## Given data
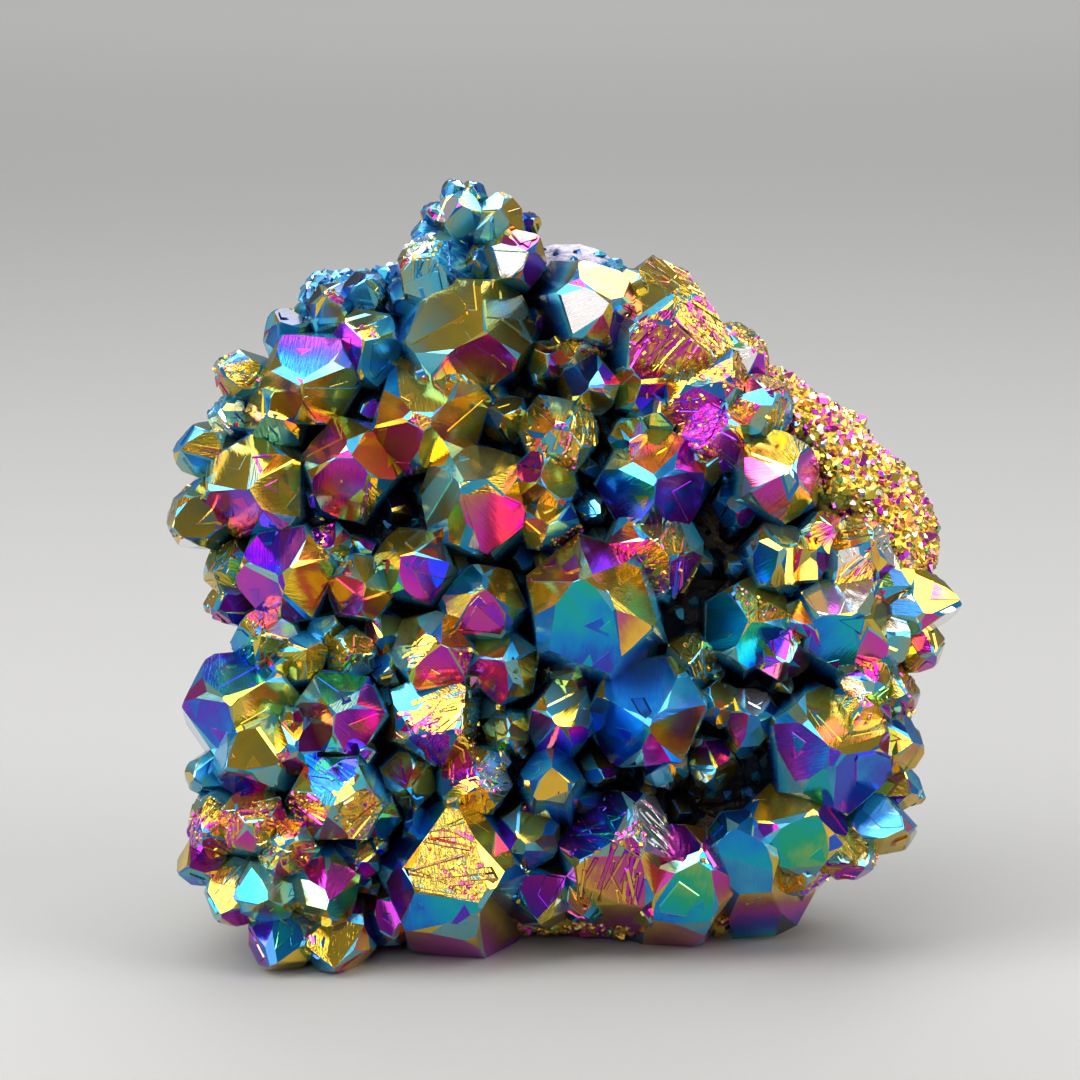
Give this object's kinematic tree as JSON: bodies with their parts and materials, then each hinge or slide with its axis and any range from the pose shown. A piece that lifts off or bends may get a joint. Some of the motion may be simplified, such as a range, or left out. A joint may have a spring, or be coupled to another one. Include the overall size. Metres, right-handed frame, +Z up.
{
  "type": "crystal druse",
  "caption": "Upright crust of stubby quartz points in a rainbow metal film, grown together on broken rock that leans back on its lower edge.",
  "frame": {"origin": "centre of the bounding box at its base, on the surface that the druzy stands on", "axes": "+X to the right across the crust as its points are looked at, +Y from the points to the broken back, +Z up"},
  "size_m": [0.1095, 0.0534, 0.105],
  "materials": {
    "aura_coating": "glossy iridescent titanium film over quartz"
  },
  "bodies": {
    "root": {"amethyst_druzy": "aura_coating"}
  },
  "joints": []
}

## Exercise
Would you copy out each line exactly as written?

## Response
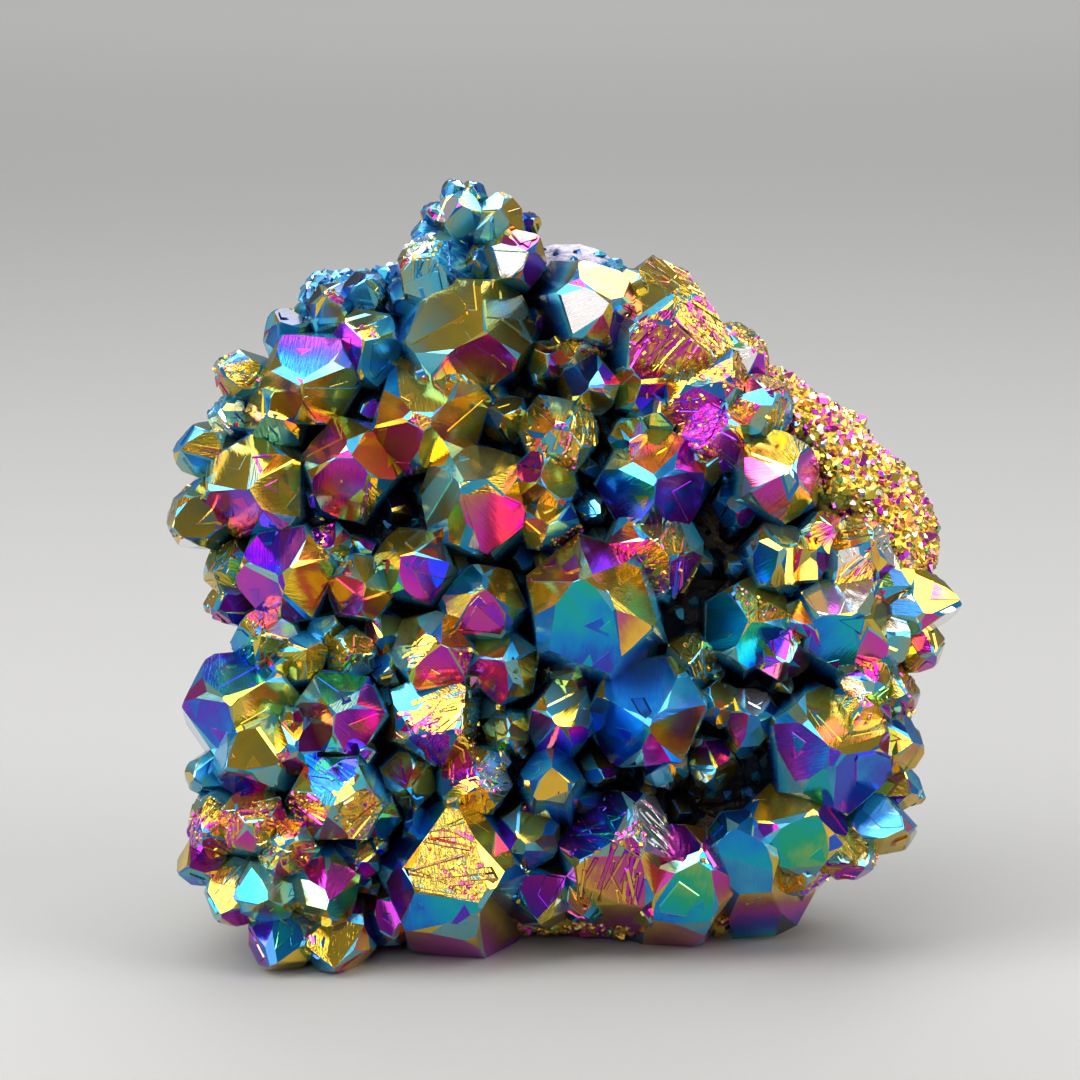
Give this object's kinematic tree as JSON: bodies with their parts and materials, then each hinge or slide with its axis and any range from the pose shown. A piece that lifts off or bends may get a joint. Some of the motion may be simplified, such as a range, or left out. A joint may have a spring, or be coupled to another one. Include the overall size. Metres, right-handed frame, +Z up.
{
  "type": "crystal druse",
  "caption": "Upright crust of stubby quartz points in a rainbow metal film, grown together on broken rock that leans back on its lower edge.",
  "frame": {"origin": "centre of the bounding box at its base, on the surface that the druzy stands on", "axes": "+X to the right across the crust as its points are looked at, +Y from the points to the broken back, +Z up"},
  "size_m": [0.1095, 0.0534, 0.105],
  "materials": {
    "aura_coating": "glossy iridescent titanium film over quartz"
  },
  "bodies": {
    "root": {"amethyst_druzy": "aura_coating"}
  },
  "joints": []
}